One obvious hurdle is the number of hours kids are expected to sit in a chair at school. The older they get, the more sitting is expected. Changing school culture is going to be extremely difficult in the U.S., because we’re so conditioned to think we’ve got it figured out.
Mobility before and after school is a different story. (Or at least it can be.) There are ways to change mindsets about how we move around the built environment, starting in the early years.
Listen to the two soundbites below about normalizing independence. I’ve included transcriptions that were lightly edited for clarity.
Lenore Skenazy is the founder of Free-Range Kids, and president of Let Grow, the non-profit promoting childhood independence.
Independence is getting on a horse and delivering the mail, independence is walking to school, independence is playing flashlight tag at night. But it's also doing almost anything on your own. And yet, we're asking the teachers to do things like tie shoelaces for kids so routinely that teachers just do it.
It shows me that something had changed dramatically in childhood. It's good for kids to struggle a little and do things on their own, but now they can't do that if we're always with them. So, really, if you want to have independence in childhood, you have to re-normalize the idea that kids can be without adult supervision some of the time.
They're going to get into scrapes, and they're going to get a little hurt, they're going to get lost or confused or sometimes cry or sometimes come home and need a bandage. That's okay. The alternative is basically having a child in a bell jar that you are delivering.
I sometimes say kids have become FedEx packages that we drop off at school, and then pick up at 3:30, and then we have to get to Kumon, and then there's soccer. And then of course there's homework help, and there's the reading log and pretty soon the kid is without agency because it's an adult who's always making everything happen and observing while it goes on.
Accidentally, with the best of intentions, we ended up taking all the independence out of childhood and replacing it as an adult run program. We’re optimizing for us, even as the kids are doing something very teachable and important, and possibly to put on their resumes later on when they're trying to get a scholarship or go to college.

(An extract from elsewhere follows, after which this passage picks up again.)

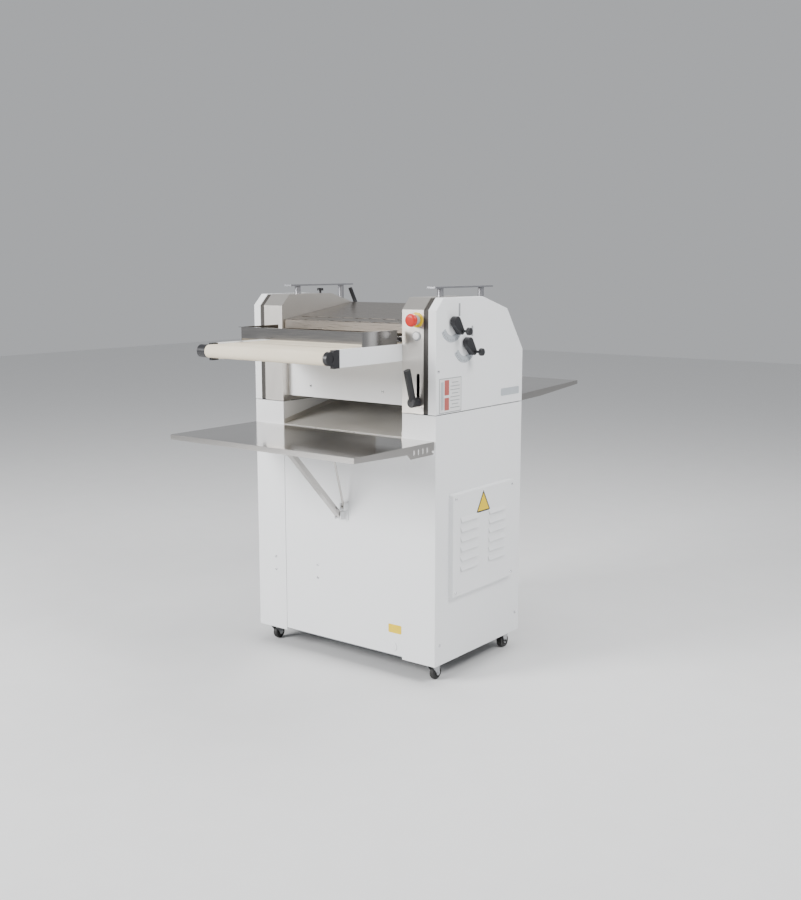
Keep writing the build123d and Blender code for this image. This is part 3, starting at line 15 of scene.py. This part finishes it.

They don't have time to just goof off, screw up, have fun, and become a person instead of a package.
Dr. Mickey Witte is a neuroscientist, university lecturer, and road safety advocate. She publishes Mickey Eats Plants.
People think getting in 30 minutes, 40 minutes, 20 minutes, whatever it may be of activity a day—meaning committed, physical activity at a gym or running around their neighborhood—that's to them activity. The bigger picture of how we move about our world as part of physical activity is neglected.
My background is in neuroscience, where I've studied obesity and brain mechanisms as they relate to metabolism, body weight, regulation, and ingestive behavior. I want to understand the bigger picture as to why we are obese. I teach a course at University of Miami and I wrote on the board, “Why are we obese? Why do we have this epidemic?”
We had a full board of answers with factors that went into obesity. Not one of my undergrads thought of physical environment or built environment.
I led them there. I said, “I'm looking for physical environment. What about it?” Nobody got it and I was floored. They had lots of other reasons like industry, portion sizes, processed food, but the idea of our physical environment as a reason was just completely over their heads. And so I think there's a disconnect.
The average person doesn't see the obesity crisis linked to the fact that we have car dependency. People just think that that's a necessary part of their life. They don't make that connection, but once you see it you can't unsee it.
Once you understand that your city, your environment, your county was built with the car as the primary level of service—you can’t unsee it. It takes breaking down that assumption that people have that this is just how we live. We sit in traffic for 45 minutes to commute. We sit in traffic to go a mile down the road to CVS. It's just wild to me.
There's research backing up the connection between active transportation and quality of life, both in adults and in kids. I'm in the middle of writing a manuscript having to do with parental attitudes around allowing their children to bike to school. And in my background literature review, I've pulled a ton of papers, many of which show kids who use active transportation to get to school have lower BMI, better grades, and also report being in a better mood than they're non-active transportation peers.
There’s a body of evidence showing how good it is for overall health to be active.
My boys are 19 and 17 now, so their form of “free range” is much different than the early years of childhood. But I’ll admit, they didn’t get to experience even a fraction of what I did as a neighborhood roamer in the 80s and early 90s. I’m not saying that as a Gen X brag, but as a parenting failure.
Did you have the freedom to be physically active when you were growing up? What about your kids? Drop a comment below.
I walked and biked to school when I was a child. As a teen, as soon as I turned 14 suddenly I was needed much more at home to parent my sister while my mother worked and I was forbidden to go out in the evening or at night because good children didn't leave the house. Those years to me were like prison. I saw what was happening to parents being more obsessive over their children and once I became an adult I opted not to participate in the whole child-rearing thing. I wasn't willing to imprison my own children.